Personalized voicemail provider YouMail today announced it will  add a free speech-to-text (STT) visual voicemail feature to its services.

The Aliso Viejo, Calif.-based company takes a different approach in its services, garnering the power of Web 2.0 and allowing users to customize their voicemails by sharing recorded greetings and important voicemail messages with one another. The company's STT launch works similarly in that users can rate the company's transcriptions online and point out the specific words or phrases the speech recognizer misunderstood. YouMail CEO Alex Quilici says the program will work similarly to other user-powered Web communities.

"You can rate [the transcription] like you would a YouTube video," Quilici states. "If you rated it poorly, you get an opportunity to edit it, and that feedback is sent back to our engine. Over time, if we noticed the same mistakes being made, we can fix them."

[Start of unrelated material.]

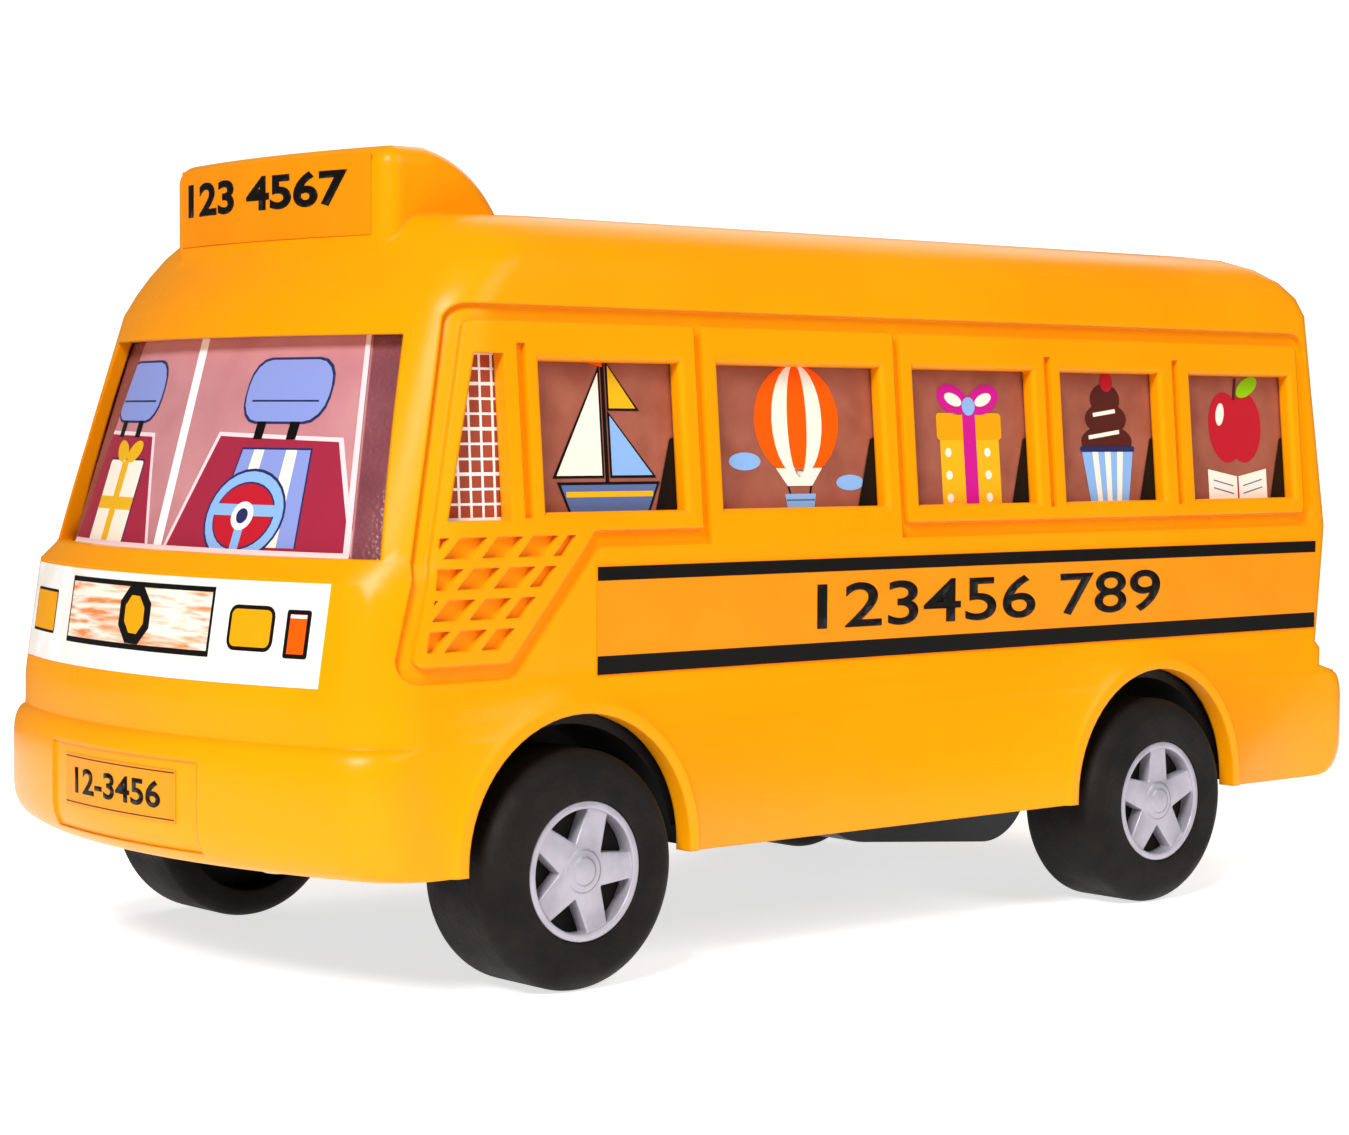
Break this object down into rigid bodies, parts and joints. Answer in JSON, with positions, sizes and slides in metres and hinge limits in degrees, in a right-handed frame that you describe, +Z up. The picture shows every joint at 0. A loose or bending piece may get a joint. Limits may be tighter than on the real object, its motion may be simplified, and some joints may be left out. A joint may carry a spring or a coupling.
{
  "type": "toy bus",
  "caption": "Toy school bus with a moulded body, printed window and band labels, a roof sign, a pull-back motor and free-rolling wheels.",
  "frame": {"origin": "on the ground under the bus, on its centre line, midway between the front and rear bumpers", "axes": "+Z up, -Y towards the front of the bus, +X towards its left side"},
  "size_m": [0.0756, 0.1704, 0.0896],
  "materials": {
    "body_plastic": "glossy moulded plastic",
    "insert_plastic": "grained moulded plastic",
    "windscreen_print": "glossy printed label",
    "window_print": "glossy printed label",
    "front_print": "glossy printed label",
    "band_print": "glossy printed label",
    "plate_print": "glossy printed label",
    "lamp_print": "glossy printed label",
    "sign_print": "glossy printed label",
    "chassis_plastic": "satin moulded plastic",
    "motor_plastic": "satin moulded plastic",
    "gear_plastic": "natural nylon",
    "tyre_rubber": "soft matt vinyl",
    "hub_plastic": "silver satin plastic",
    "axle_steel": "bright drawn",
    "spring_steel": "blued",
    "screw_steel": "zinc plated"
  },
  "bodies": {
    "bus_body": {"body_shell": "body_plastic", "window_insert": "insert_plastic", "windscreen_label": "windscreen_print", "side_window_labels_left": "window_print", "side_window_labels_right": "window_print", "rear_window_label": "window_print", "front_band_label": "front_print", "side_band_label_left": "band_print", "side_band_label_right": "band_print", "front_number_plate": "plate_print", "rear_number_plate": "plate_print", "tail_lamp_labels": "lamp_print", "sign_label": "sign_print", "chassis": "chassis_plastic", "chassis_screws": "screw_steel", "motor_case_left": "motor_plastic", "motor_case_right": "motor_plastic", "case_screws": "screw_steel", "motor_screws": "screw_steel", "gear_pin": "axle_steel", "mainspring": "spring_steel"},
    "front_wheels": {"front_axle": "axle_steel", "tyre_front_left": "tyre_rubber", "tyre_front_right": "tyre_rubber", "hub_front_left": "hub_plastic", "hub_front_right": "hub_plastic"},
    "rear_wheels": {"rear_axle": "axle_steel", "tyre_rear_left": "tyre_rubber", "tyre_rear_right": "tyre_rubber", "hub_rear_left": "hub_plastic", "hub_rear_right": "hub_plastic", "drive_pinion": "gear_plastic"},
    "reduction_gear": {"reduction_gear": "gear_plastic"},
    "winding_gear": {"winding_gear": "gear_plastic"}
  },
  "joints": [
    {"name": "front_axle_spin", "type": "hinge", "parent": "bus_body", "child": "front_wheels", "pos_m": [0, -0.0504, 0.0129], "axis": [1, 0, 0], "continuous": true},
    {"name": "rear_axle_spin", "type": "hinge", "parent": "bus_body", "child": "rear_wheels", "pos_m": [0, 0.0435, 0.0129], "axis": [1, 0, 0], "continuous": true},
    {"name": "reduction_gear_spin", "type": "hinge", "parent": "bus_body", "child": "reduction_gear", "pos_m": [0, 0.03322, 0.01505], "axis": [1, 0, 0], "continuous": true},
    {"name": "winding_gear_spin", "type": "hinge", "parent": "bus_body", "child": "winding_gear", "pos_m": [0, 0.02148, 0.0175], "axis": [1, 0, 0], "continuous": true}
  ],
  "couplings": [
    {"joint": "reduction_gear_spin", "follows": "rear_axle_spin", "ratio": -0.4},
    {"joint": "winding_gear_spin", "follows": "rear_axle_spin", "ratio": 0.13333}
  ]
}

YouMail uses a third-party partner, YapMe.com, on a hosted basis, for its speech recognition engine. Messages will be converted in full length, and users can choose to read transcriptions as text messages or through a YouMail Web site account. And though the STT voicemail market is currently dominated by companies like SpinVox, Call Wave, and Simulscribe, Quilici says YouMail will not participate in large-scale marketing initiatives to advertise its services. Rather, like most Web 2.0 sites, YouMail relies on word-of-mouth advertising from its user base. He notes, for example, that one of YouMail's services, personalized voicemail "smart greetings" that allow users to create messages catered to each person on their contact list, helped the company build steam.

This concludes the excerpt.